We can use the model for forecasting purposes.

To illustrate a forecast, suppose you came across a 1,800 square-foot house with a selling price of $250,000. Does this seem like a fair price? In order to answer this question with our estimated results, we simply plug 1800 square-feet as a value for our independent variable and arrive at an expected price conditional on this house size.

\[\hat{Price}_i=11.2+0.14(1800)=263.6\]

Bhat0 <- summary(REG)$coef[1,1]
Bhat1 <- summary(REG)$coef[2,1]

(Yhat = Bhat0 + Bhat1 * 1800)

## [1] 263.5839

Our regression forecast states that an 1,800 square-foot house should have an average price of $263,000. Since this is more than the $250,000 of the house in question, then the regression model suggests that this is a fair price.

Discussion

While our model appears pretty useful, we must always be mindful of the limitations of our model. Namely, our regression assumes that house size is the only thing that matters when predicting house price. Our candidate house is more than $10,000 below the average 1,800 square-foot house price in the sample, but this might be due to very relevant things that our model considers unpredictable.

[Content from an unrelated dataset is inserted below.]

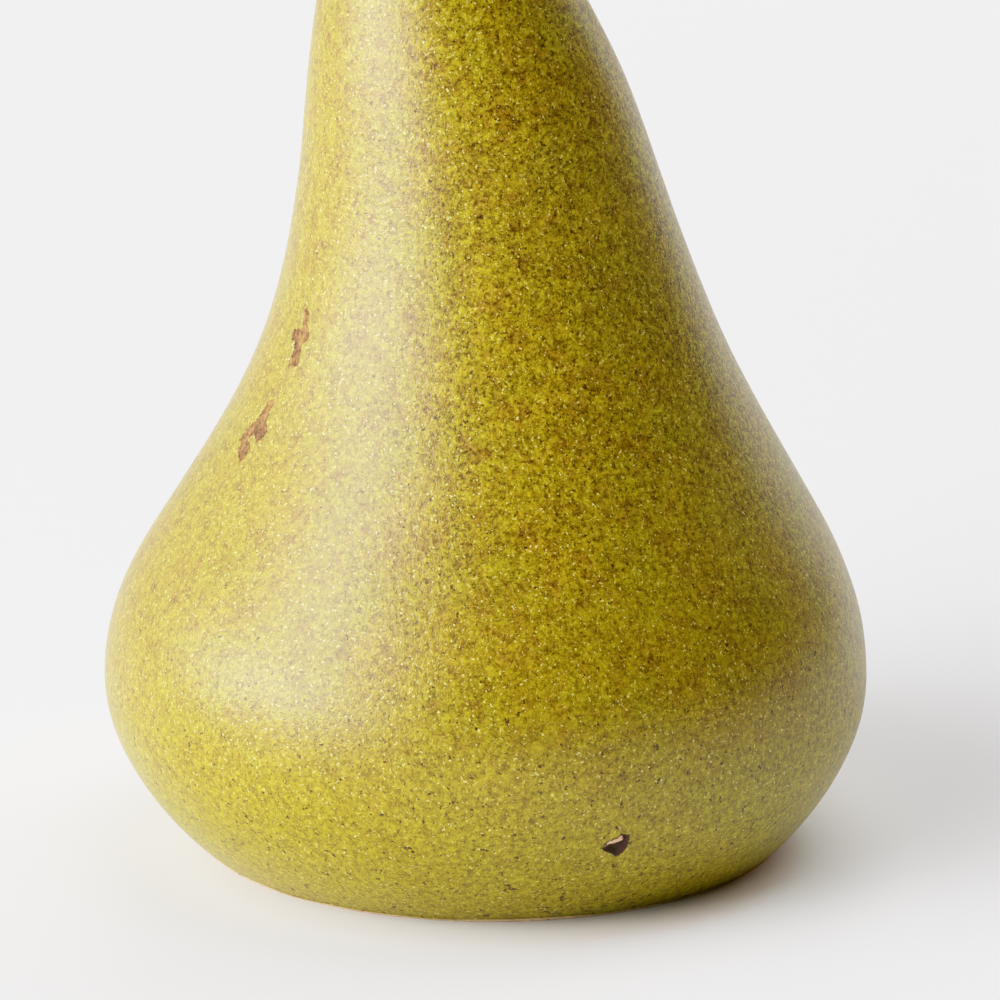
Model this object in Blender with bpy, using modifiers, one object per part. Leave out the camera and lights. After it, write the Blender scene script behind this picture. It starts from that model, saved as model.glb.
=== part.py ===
"""A hollow stoneware pear that stands on its flat bare foot, with a twig stem in its crown.

Metres, +Z up. The origin is on the surface that the pear stands on, under the middle of its belly,
and the neck leans towards -X. Every radius is measured from the pear's leaning centre line.
"""

import math

import bpy
import numpy as np
from mathutils import Vector
from mathutils.geometry import interpolate_bezier

# The body, from the belly upwards: (height, outer radius)
BELLY_HEIGHT = 0.0185
BELLY_RADIUS = 0.0430
FLANK = [
    (BELLY_HEIGHT, BELLY_RADIUS),
    (0.0285, 0.0412),
    (0.0395, 0.0353),
    (0.0520, 0.02825),
    (0.0650, 0.0231),
    (0.0780, 0.01965),
    (0.0880, 0.0173),
    (0.0980, 0.0141),
]

# The centre line's sideways drift: (height, offset along +X)
LEAN = [
    (0.0000, 0.0007),
    (BELLY_HEIGHT, 0.0000),
    (0.0450, 0.0009),
    (0.0750, -0.0005),
    (0.0980, -0.0041),
    (0.1150, -0.0078),
]

# The foot: a broad flat with a small rolled edge, and a firing vent in its middle
FOOT_RADIUS = 0.0328
FOOT_EDGE_ANGLE = math.radians(73.0)
FOOT_EDGE_PULL = 0.0007
BELLY_PULL = 0.0097
VENT_RADIUS = 0.0040

# The crown: a soft rounded top with a shallow dimple round the stem's hole
CROWN_HEIGHT = 0.1125
CROWN_RING_RADIUS = 0.0054
CROWN_PULL = 0.0036
SHOULDER_PULL = 0.0070
DIMPLE_DEPTH = 0.0006
DIMPLE_PULL = 0.0010
SOCKET_RADIUS = 0.0030

# The wall that the pear was thrown or cast with
WALL = 0.0050
FLOOR_RADIUS = 0.0260
FLOOR_PULL = 0.0060
INNER_BELLY_PULL = 0.0070
INNER_CROWN_PULL = 0.0035

# The twig: it fills the hole in the crown with a small gap, and flares at its picked end
FIT_GAP = 0.0003
STEM_TAIL_HEIGHT = CROWN_HEIGHT - WALL
STEM_TAIL_RADIUS = SOCKET_RADIUS - FIT_GAP
STEM_TAIL_POINTS = 2
STEM_TIP = Vector((0.0005, 0.0016, 0.1370))
STEM_TIP_HEADING = Vector((0.35, 0.15, 1.0)).normalized()
STEM_THICKNESS = [1.0, 1.0, 0.89, 0.75, 0.71, 0.82, 1.15]
STEM_BEND_POINTS = 16

# How finely the curves are cut
TURN_STEPS = 56
FLANK_STEPS = 18
FOOT_STEPS = 7
CROWN_STEPS = 6
DIMPLE_STEPS = 3
INNER_FLANK_STEPS = 9
INNER_END_STEPS = 5

GLAZE_COLOUR = (0.434, 0.333, 0.029, 1.0)
GLAZE_ROUGHNESS = 0.38
TWIG_COLOUR = (0.105, 0.058, 0.030, 1.0)
TWIG_ROUGHNESS = 0.80


def clear_scene():
    """Start from an empty scene."""
    for obj in list(bpy.data.objects):
        bpy.data.objects.remove(obj, do_unlink=True)


def cubic_through(stations, start_slope=None):
    """Return value(x) and slope(x) of the cubic spline through (x, y) stations.

    The spline's ends are free, or its first end has the slope that is asked for.
    """
    xs = np.array([x for x, _ in stations])
    ys = np.array([y for _, y in stations])
    gaps = np.diff(xs)
    rises = np.diff(ys) / gaps
    count = len(xs)
    matrix = np.zeros((count, count))
    target = np.zeros(count)
    for i in range(1, count - 1):
        matrix[i, i - 1] = gaps[i - 1]
        matrix[i, i] = 2.0 * (gaps[i - 1] + gaps[i])
        matrix[i, i + 1] = gaps[i]
        target[i] = 6.0 * (rises[i] - rises[i - 1])
    matrix[0, 0] = 1.0
    matrix[-1, -1] = 1.0
    if start_slope is not None:
        matrix[0, 0] = 2.0 * gaps[0]
        matrix[0, 1] = gaps[0]
        target[0] = 6.0 * (rises[0] - start_slope)
    bends = np.linalg.solve(matrix, target)

    def place(x):
        i = int(np.clip(np.searchsorted(xs, x) - 1, 0, count - 2))
        return i, x - xs[i]

    def value(x):
        i, step = place(x)
        climb = rises[i] - gaps[i] * (2.0 * bends[i] + bends[i + 1]) / 6.0
        twist = (bends[i + 1] - bends[i]) / (6.0 * gaps[i])
        return float(ys[i] + step * (climb + step * (bends[i] / 2.0 + step * twist)))

    def slope(x):
        i, step = place(x)
        climb = rises[i] - gaps[i] * (2.0 * bends[i] + bends[i + 1]) / 6.0
        twist = (bends[i + 1] - bends[i]) / (6.0 * gaps[i])
        return float(climb + step * (bends[i] + 3.0 * step * twist))

    return value, slope


flank_radius, flank_slope = cubic_through(FLANK, start_slope=0.0)
lean, lean_slope = cubic_through(LEAN)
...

Is the house located next to the town dump?
Is the house built on top of an ancient burial ground?
Does it have a really ugly kitchen?
Does the roof leak?

The bottom line is that one should always view our regression estimates within the lens of its limitations. This isn’t to say that the estimates are incorrect or wrong, because they are actually quite useful. However, understanding how far one can take regression results is important.